Last Modified : Jul 17, 2024

Following the UK election on July 4th, several favorable factors are converging to bolster the nation’s economy. A stable government, anticipated interest rate decreases, and stabilising inflation will likely help stimulate growth. However, a continuing downward trend is threatening the financial health of SMEs as over two million of Britain’s small businesses fall victim to late payments. The Federation of Small Businesses (FSB) reports that the proportion of small firms whose late payments worsened in the final quarter of 2023 rose from over one in four to over a third.

Accessing funds quickly and efficiently to cover immediate financial needs is essential for companies to sustain operations, navigate the challenges of operating under economic pressure, and prepare for growth. As late payments interrupt cash flow and impairs financial health, SMEs need to take preventive measures to mitigate the impact of past due payments.
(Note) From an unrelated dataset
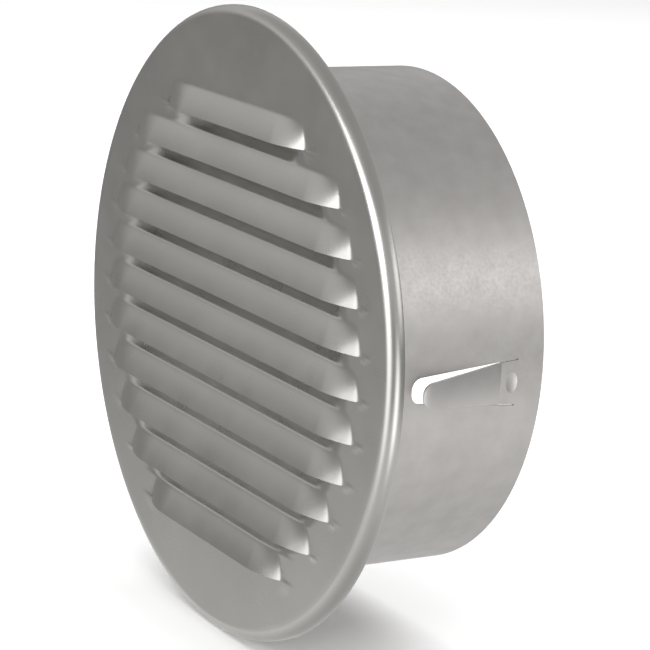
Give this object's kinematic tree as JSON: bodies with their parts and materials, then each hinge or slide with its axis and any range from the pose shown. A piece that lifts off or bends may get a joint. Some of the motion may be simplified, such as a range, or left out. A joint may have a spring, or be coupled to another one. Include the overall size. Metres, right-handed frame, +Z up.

Independent funders champion this cause with fast, easy-to-acquire business financing options to increase liquidity and regulate cash flow as traditional lenders exit middle-market lending.

This article discusses the challenges of late payments and how SMEs must leverage accounts receivable (AR) management efficiencies to maintain financial stability. Keep reading to learn how leading independent funders help SMEs create more stable yet flexible financial structures to overcome the challenges of past due payments and interrupted cash flow.

The problem

Late payments have become an expected business condition as SMEs report that 36% of their monthly receivables are past due payments. Government intervention attempts to ease this situation through initiatives such as the Reporting on Payment Practices & Performance Regulations, first introduced in 2017. The regulation, requiring large businesses to report information on their payment practices and performance, is supported by a watchlist that lists companies with the worst payment performance figures. This increased transparency aims to prompt large businesses to improve late payment practices and empower SMEs with better information for contract negotiations and collection efficiencies. However, the problem of past due payment is not going away – SMEs have seen a 55% increase in late payments over the past six months.

Late payments create cash flow problems, hinder financial stability, and disrupt operational continuity. Additionally, businesses may incur increased costs, such as late payment fees to suppliers or expenses associated with hiring collection agencies to recover missed payments. Moreover, consistent late payments can result in strained relationships with suppliers, diminished ability to pursue future business prospects, and demoralisation of the company’s workforce if payroll issues arise. Late payments can potentially force companies to exit the market if left unchecked.

Reducing the impact of late payments

SMEs can reduce the impact of late payments by regularly reviewing and monitoring accounts receivable to identify overdue payments early and take proactive steps to follow up. Effective work practices to increase AR management include the following:

  • Set up electronic payment methods: Digitize payment processes to eliminate manual errors, improve efficiency, and ensure faster transactions.
  • Offer discounted invoices: Encourage prompt payments by providing discounts for early settlement, enhancing cash flow and customer incentives.
  • Use invoice automation software: Implement cloud-based systems to streamline invoicing, reduce processing time, and enhance accuracy in payment management.

Although the above-listed tactics are recommended work practices to improve AR efficiencies, more is needed to stem the tide of late payments, which has become a national issue. A solution-focused approach to regulate cash flow and stabilize financial structures is necessary for SMEs to survive and prosper.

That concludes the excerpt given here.